In her latest post, Oil and the Economy – Where We Are Headed?, Gail Tverberg has qualified her claims of increased inefficiency from the post before:
The low oil prices we are seeing are a symptom of serious problems within the economy – what I have called “increased inefficiency” (really diminishing returns) leading to low wages. … While wages have been stagnating, the cost of oil extraction has been increasing by about ten percent a year …
That makes more sense to me, but I still think that speculation and profit-taking have been playing a role.
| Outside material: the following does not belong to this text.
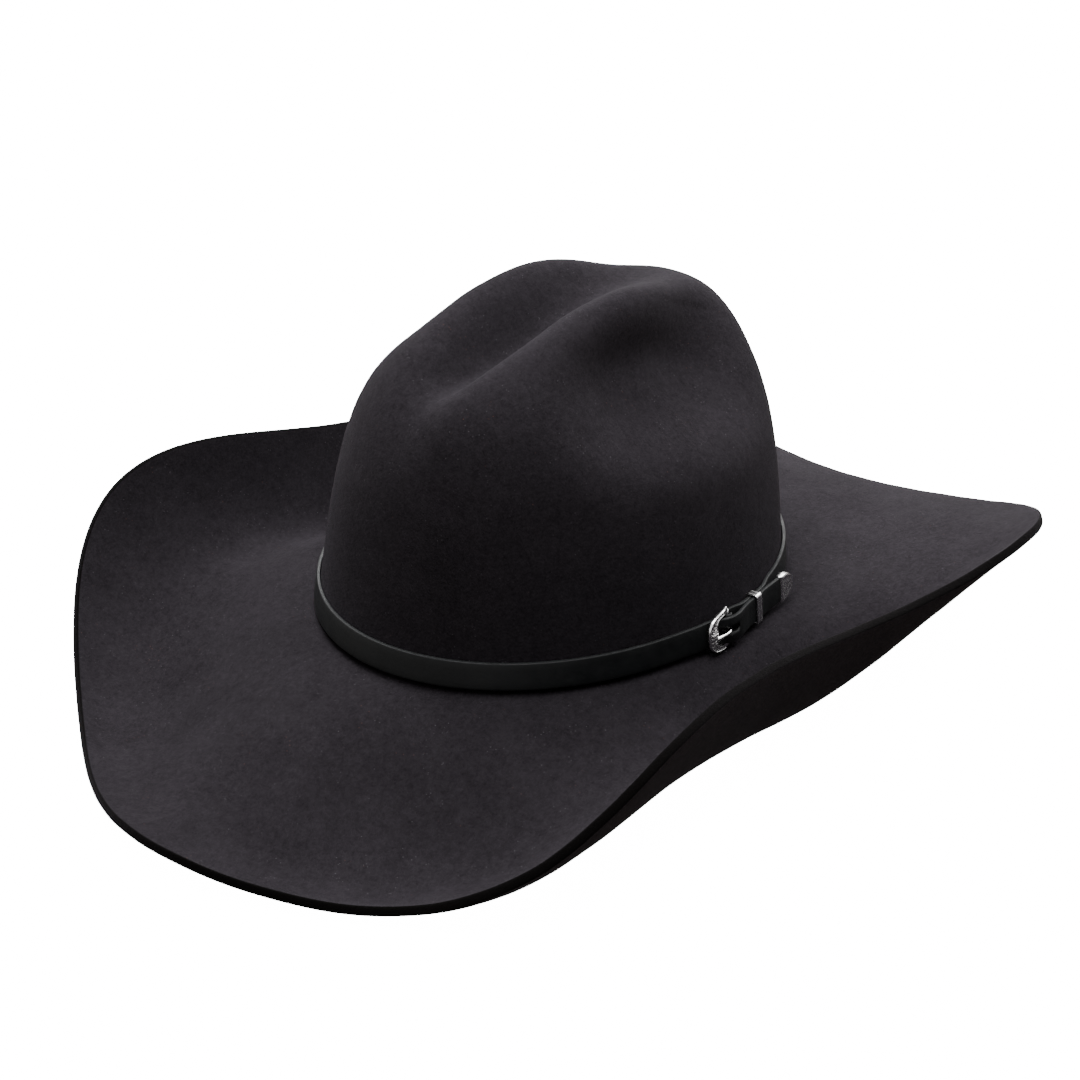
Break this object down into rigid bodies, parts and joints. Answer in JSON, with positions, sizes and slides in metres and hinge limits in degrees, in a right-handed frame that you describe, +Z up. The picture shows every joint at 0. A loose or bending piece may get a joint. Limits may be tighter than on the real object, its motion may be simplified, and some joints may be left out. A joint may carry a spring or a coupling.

A few other financial sites have challenged the claim that Saudi production is the primary factor driving down oil prices, pointing out that the prices started dropping just as the Fed stopped propping up a cheap dollar by ending Qualitative Easing 3 in October 2014. Tverberg also points out that the Chinese government began to scale back their spending on infrastructure early in 2014.
Too bad the US government didn’t also invest in infrastructure. At least the Chinese have the infrastructure – all we have are wealthier plutocrats.